To me, power brakes are like a light switch, on or off with little feedback in pedal feel. I'm thinking that I'll have a little more pedal movement and a better idea of how much force is being applied without a booster in the mix.
Opinions?
 
So I checked my master cylinder pushrod length against the .920" spec in the manual and mine is already adjusted longer than that. The spec in the manual was for a different style booster though, but I thought maybe... So I adjusted the rod out 3/4 turn. My brother wanted to drive the car tonight and I just rode along so I can't really say if the brakes feel any better or not. I'll drive it sometime in the next couple of days and report back.

It is a common issue when DB are installed. The shuttle moves when you press the pedal to equalize the pressure front to rear. The system does not separate the front and rear so you can't really visualize what is happening. When I isolated the front and rear it was easy to get the brakes to work. Perhaps someone else can explain it better than I can. That was the solution for me. It was difficult for me to grasp but I was instructed to just do it and it would be fine. It worked.

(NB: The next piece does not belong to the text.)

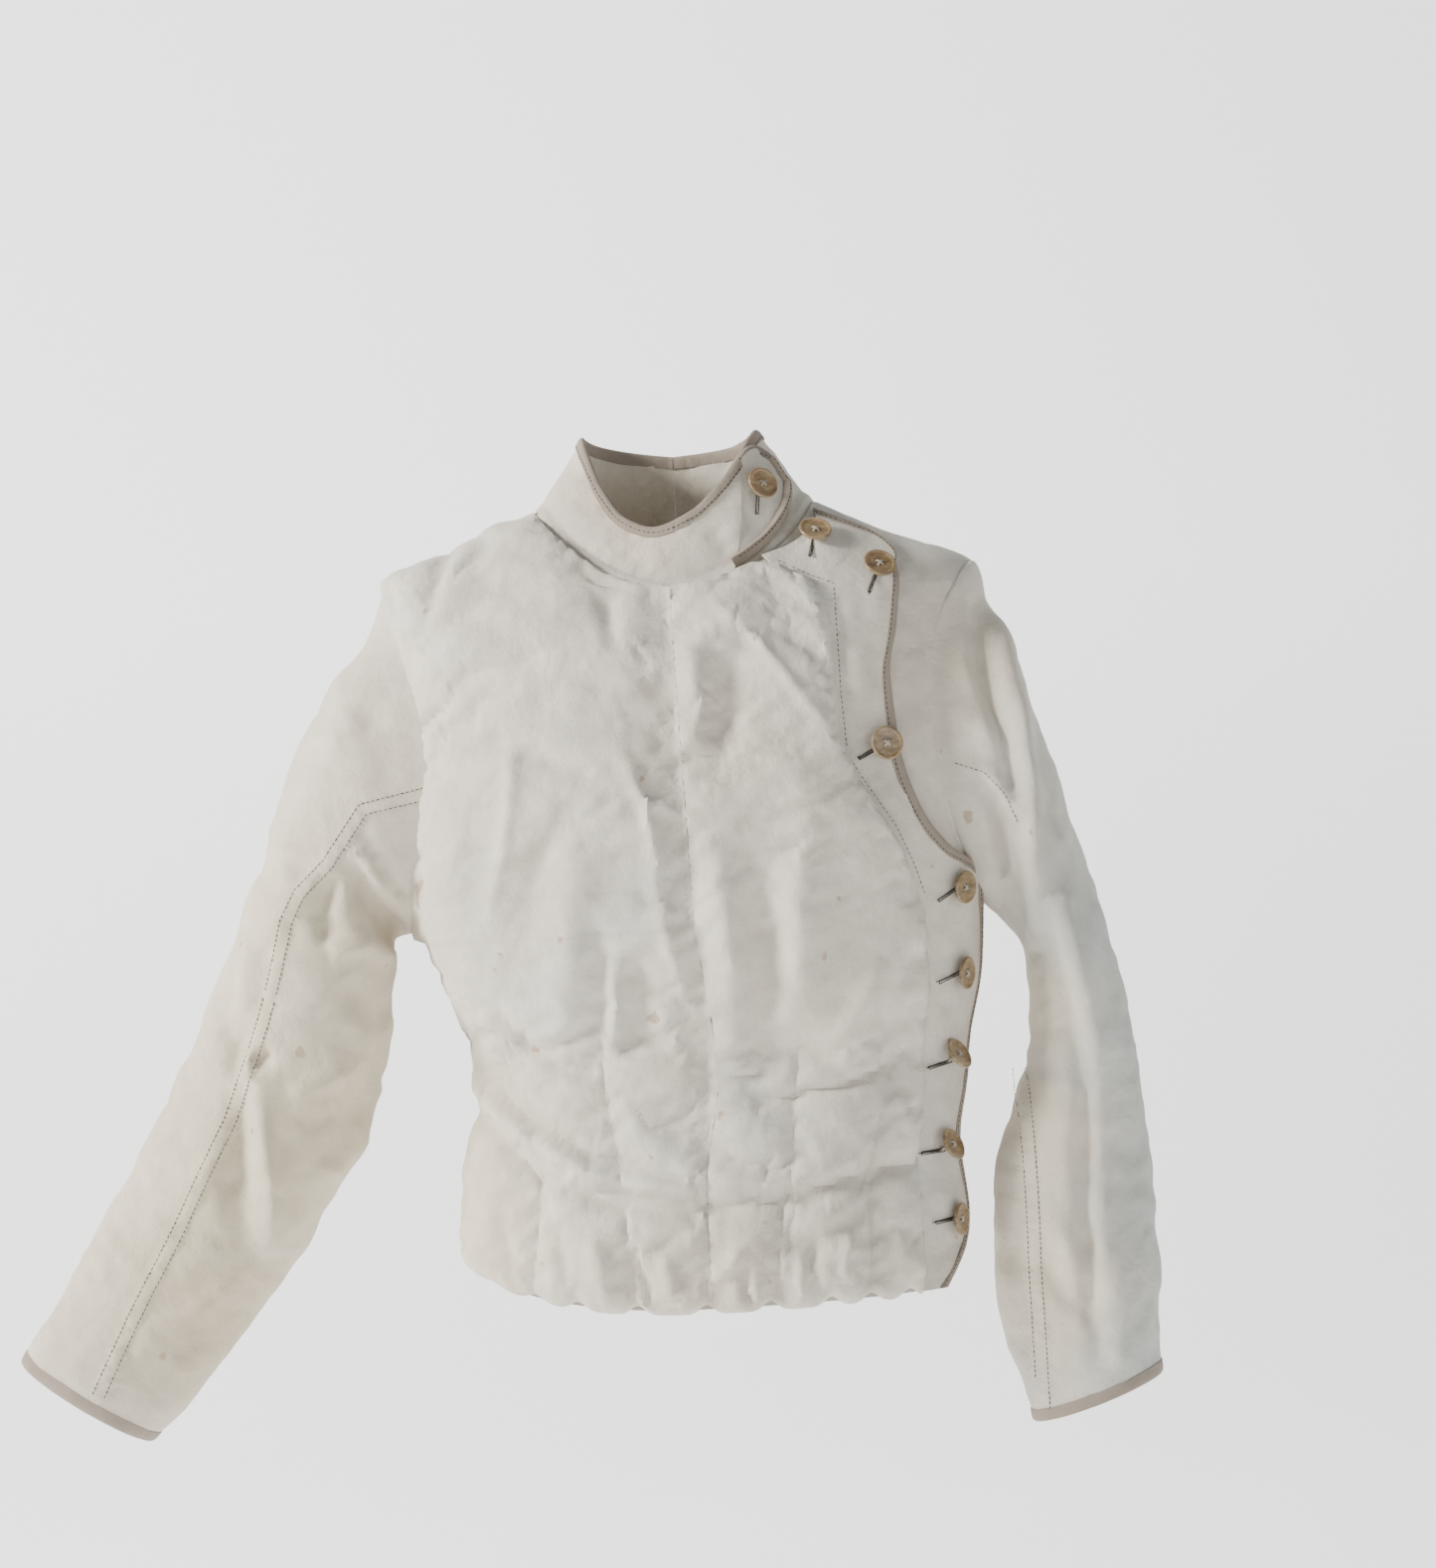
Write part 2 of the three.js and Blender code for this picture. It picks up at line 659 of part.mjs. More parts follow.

This may or may not be your issue.

I'll take another look under the car sometime and see if I can find this.
 
No intent to hijack, but I am having a complete Wilwood 6 piston 4 wheel disc brake system installed. From the Wilwood master cylinder to the discs, all new components including stainless steel brake lines. I chose to keep them manual brakes and the diameter of the master cylinder is sized accordingly. The work is underway, so I haven't got any reports to offer.
To me, power brakes are like a light switch, on or off with little feedback in pedal feel. I'm thinking that I'll have a little more pedal movement and a better idea of how much force is being applied without a booster in the mix.
Opinions?

The only non-power brakes I've driven are the manual 4-wheel drums on my '66 VW Bug. However, that is a far cry from the system you are installing. There definitely is a more mechanical-feeling connection with the VW's manual brakes than the other cars I've driven.